Data from the 2 Micron All Sky Survey (2MASS; Skrutskie et al. 1997), March 2000 data release are available for  25% of the field. With an identification radius of 10 arcsec we identified six QSOs from our whole sample with catalogued 2MASS sources. For all six objects the $B-K_{\rm s}$ colour index is smaller than 4, i.e. smaller than for the red QSOs found by Webster et al. (1995) among the flat-spectrum radio-loud QSOs.

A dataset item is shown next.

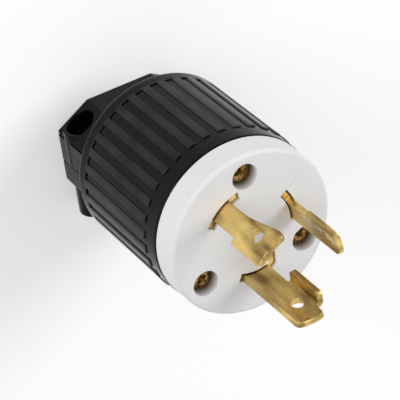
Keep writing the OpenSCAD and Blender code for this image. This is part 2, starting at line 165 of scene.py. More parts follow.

For the M 92 field we have estimated that the fraction of QSOs with unusually red B-V colour indices must be less than 3% up to B=19.8 (Brunzendorf & Meusinger 2002). From the data in the M 3 field we estimate a similar fraction of about 2% up to B=19.7. Although a survey in the B-band is obviously not an ideal approach to derive strong conclusions about the underlying population of possibly highly reddened QSOs, the unbiased VPM QSO sample provides a constraint of its properties. Let us assume for simplicity that there are two QSO populations of comparable size: normal QSOs and reddened QSOs with an intrinsic dust reddening equivalent to  EB-V = 0.5 - a not unreasonable level in a dusty system - implying an extinction of about 2 mag in the B-band (assuming a galactic extinction curve). Using the number-magnitude relation from Fig. 6, we would expect to detect about 5-7 strongly reddened QSOs up to $B_{\rm lim} = 19.7$ in each search field. This is clearly more than what we found, indicating that the red QSOs are either redder on average or less frequent. A more detailed discussion of this question has to be deferred to a separate study.

  
4.6 QSO pairs

The search for pairs with an angular separation of up to 2 arcmin yields 8 combinations, but the redshift differences are very large for 7 of them. The closest pair in the three-dimensional space consists of Nos. 38 and 40 from Table 4 with z=1.310 and 1.325 and an angular distance of 96 arcsec. For objects with small separations (e.g., <10 arcsec), the measurements of variability and proper motion are attended with additional uncertainties. Such objects are, in principle, rejected from the VPM candidate list. This does not significantly reduce the general efficiency of the search method but the efficiency of the detection of close pairs.